--- begin EXTRACTED MATERIAL ---
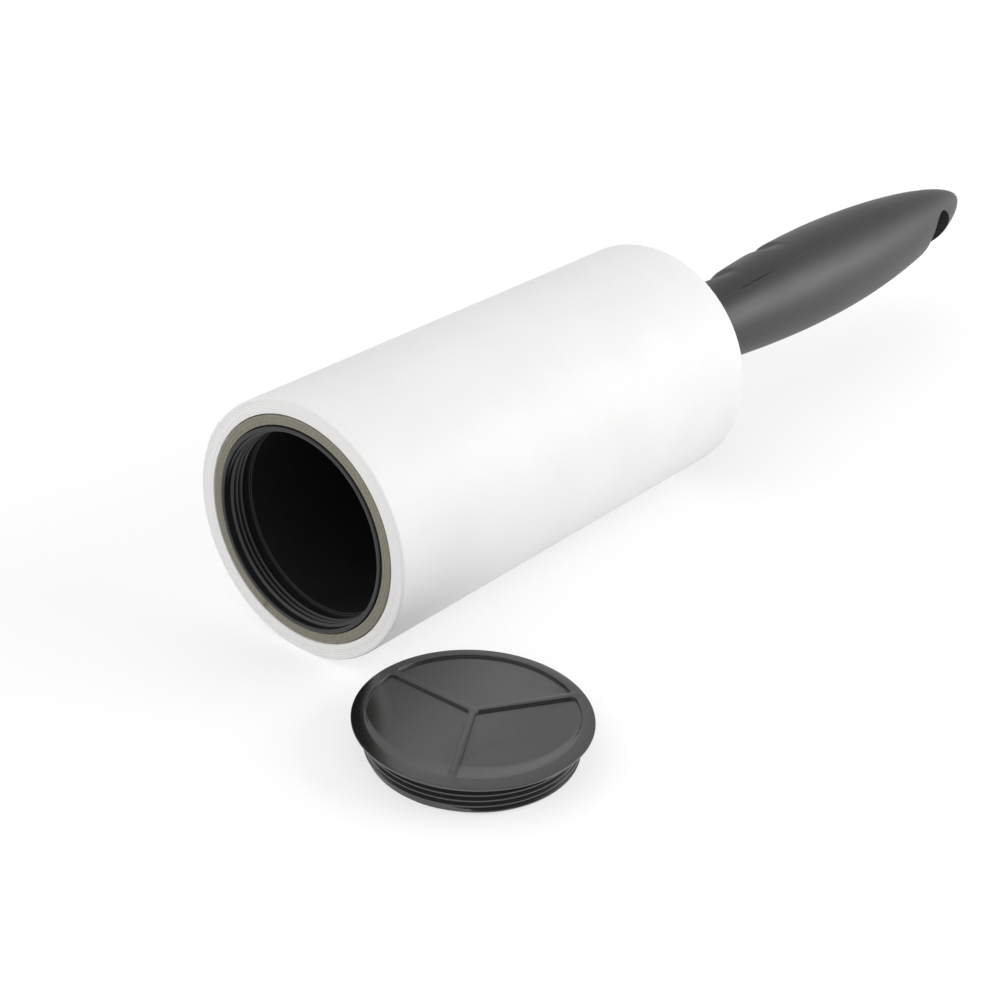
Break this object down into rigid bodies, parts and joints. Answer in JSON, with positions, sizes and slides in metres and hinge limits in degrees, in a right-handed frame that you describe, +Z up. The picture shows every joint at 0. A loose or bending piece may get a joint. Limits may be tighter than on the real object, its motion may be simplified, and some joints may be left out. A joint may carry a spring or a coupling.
{
  "type": "lint roller diversion safe",
  "caption": "Lint roller whose paper refill sits on a hollow drum, a hidden compartment, with an oval handle and a round screw cap lying beside its mouth.",
  "frame": {"origin": "middle of the flat strip under the paper roll, on the surface that the roll rests on", "axes": "+X along the roller's axis from the open mouth to the handle's tip, +Z up; the cap lies on the -Y side of the mouth"},
  "size_m": [0.2567, 0.0855, 0.0475],
  "materials": {
    "sheet_paper": "smooth adhesive sheet",
    "core_card": "raw grey card",
    "drum_black": "moulded, black",
    "cap_grey": "satin moulded, dark grey",
    "handle_grey": "satin moulded, dark grey",
    "bearing_nylon": "natural nylon",
    "axle_steel": "turned, zinc plated"
  },
  "bodies": {
    "drum_body": {"drum": "drum_black", "compartment_floor": "drum_black", "hub_bush": "bearing_nylon"},
    "handle_body": {"handle_front_shell": "handle_grey", "handle_back_shell": "handle_grey", "spindle": "axle_steel", "thrust_washer": "bearing_nylon", "axle_washer": "axle_steel", "axle_screw": "axle_steel"},
    "refill_body": {"paper_roll": "sheet_paper", "cardboard_core": "core_card"},
    "cap_body": {"cap": "cap_grey"}
  },
  "joints": [
    {"name": "handle_spin", "type": "hinge", "parent": "drum_body", "child": "handle_body", "pos_m": [0, 0, 0.0237], "axis": [1, 0, 0], "continuous": true},
    {"name": "refill_slide", "type": "slide", "parent": "drum_body", "child": "refill_body", "axis": [-1, 0, 0], "range_m": [0, 0.105]},
    {"name": "cap_lift", "type": "slide", "parent": "drum_body", "child": "cap_body", "axis": [0, -0.6, 0.8], "range_m": [0, 0.08]}
  ]
}
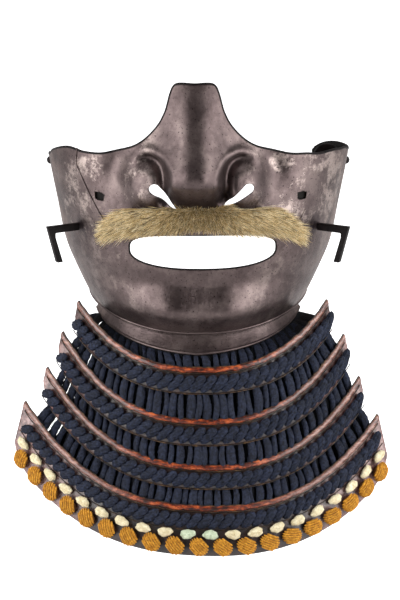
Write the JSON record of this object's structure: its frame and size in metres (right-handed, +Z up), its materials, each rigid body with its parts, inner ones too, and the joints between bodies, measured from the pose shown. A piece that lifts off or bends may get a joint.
--- end EXTRACTED MATERIAL ---
EXERCISE TASK: Repeat every line of the data, exactly and in full.

SOLUTION TO THIS PROBLEM:
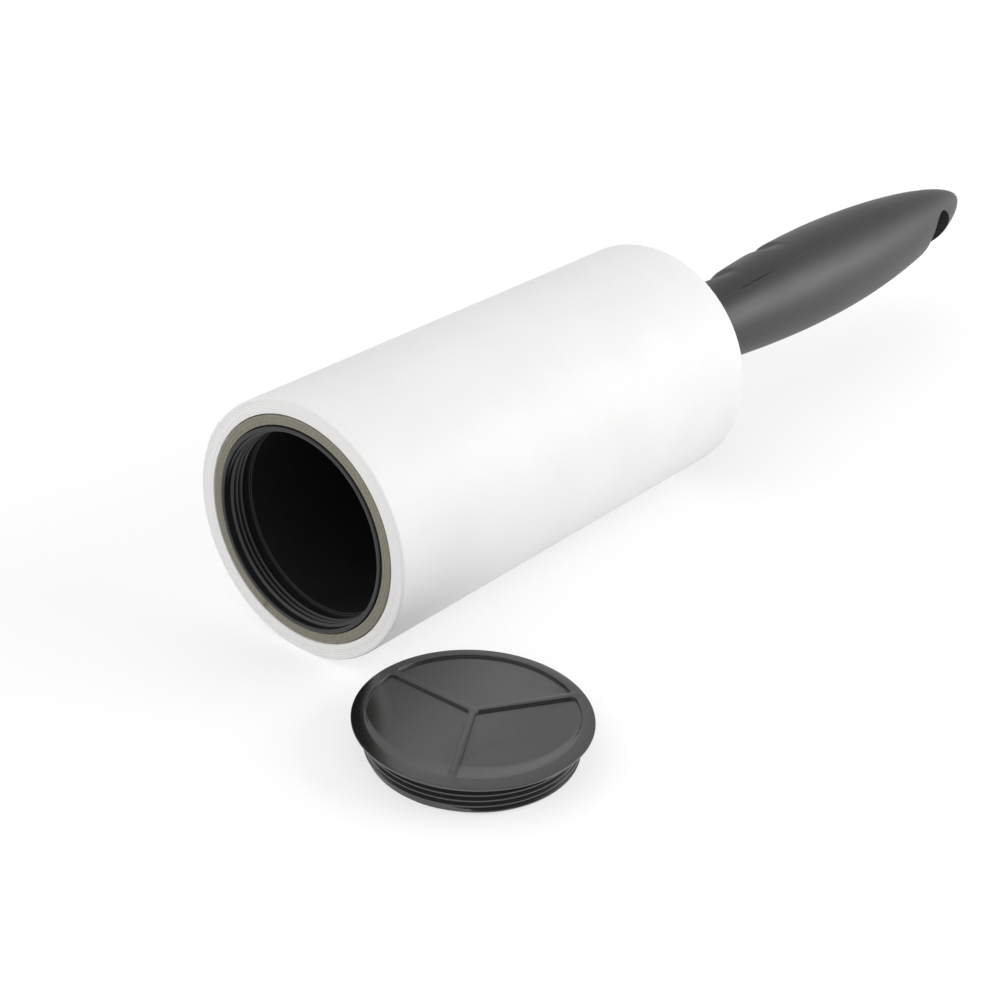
Break this object down into rigid bodies, parts and joints. Answer in JSON, with positions, sizes and slides in metres and hinge limits in degrees, in a right-handed frame that you describe, +Z up. The picture shows every joint at 0. A loose or bending piece may get a joint. Limits may be tighter than on the real object, its motion may be simplified, and some joints may be left out. A joint may carry a spring or a coupling.
{
  "type": "lint roller diversion safe",
  "caption": "Lint roller whose paper refill sits on a hollow drum, a hidden compartment, with an oval handle and a round screw cap lying beside its mouth.",
  "frame": {"origin": "middle of the flat strip under the paper roll, on the surface that the roll rests on", "axes": "+X along the roller's axis from the open mouth to the handle's tip, +Z up; the cap lies on the -Y side of the mouth"},
  "size_m": [0.2567, 0.0855, 0.0475],
  "materials": {
    "sheet_paper": "smooth adhesive sheet",
    "core_card": "raw grey card",
    "drum_black": "moulded, black",
    "cap_grey": "satin moulded, dark grey",
    "handle_grey": "satin moulded, dark grey",
    "bearing_nylon": "natural nylon",
    "axle_steel": "turned, zinc plated"
  },
  "bodies": {
    "drum_body": {"drum": "drum_black", "compartment_floor": "drum_black", "hub_bush": "bearing_nylon"},
    "handle_body": {"handle_front_shell": "handle_grey", "handle_back_shell": "handle_grey", "spindle": "axle_steel", "thrust_washer": "bearing_nylon", "axle_washer": "axle_steel", "axle_screw": "axle_steel"},
    "refill_body": {"paper_roll": "sheet_paper", "cardboard_core": "core_card"},
    "cap_body": {"cap": "cap_grey"}
  },
  "joints": [
    {"name": "handle_spin", "type": "hinge", "parent": "drum_body", "child": "handle_body", "pos_m": [0, 0, 0.0237], "axis": [1, 0, 0], "continuous": true},
    {"name": "refill_slide", "type": "slide", "parent": "drum_body", "child": "refill_body", "axis": [-1, 0, 0], "range_m": [0, 0.105]},
    {"name": "cap_lift", "type": "slide", "parent": "drum_body", "child": "cap_body", "axis": [0, -0.6, 0.8], "range_m": [0, 0.08]}
  ]
}
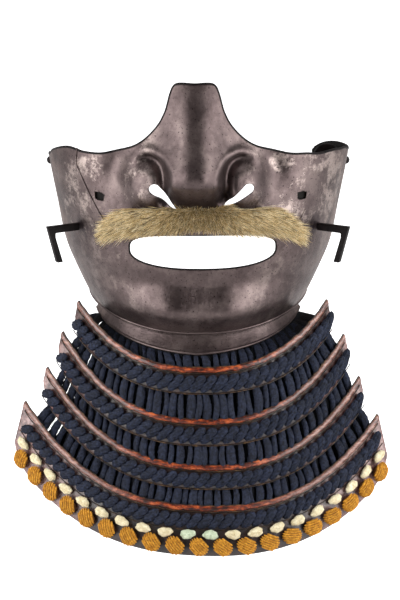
Write the JSON record of this object's structure: its frame and size in metres (right-handed, +Z up), its materials, each rigid body with its parts, inner ones too, and the joints between bodies, measured from the pose shown. A piece that lifts off or bends may get a joint.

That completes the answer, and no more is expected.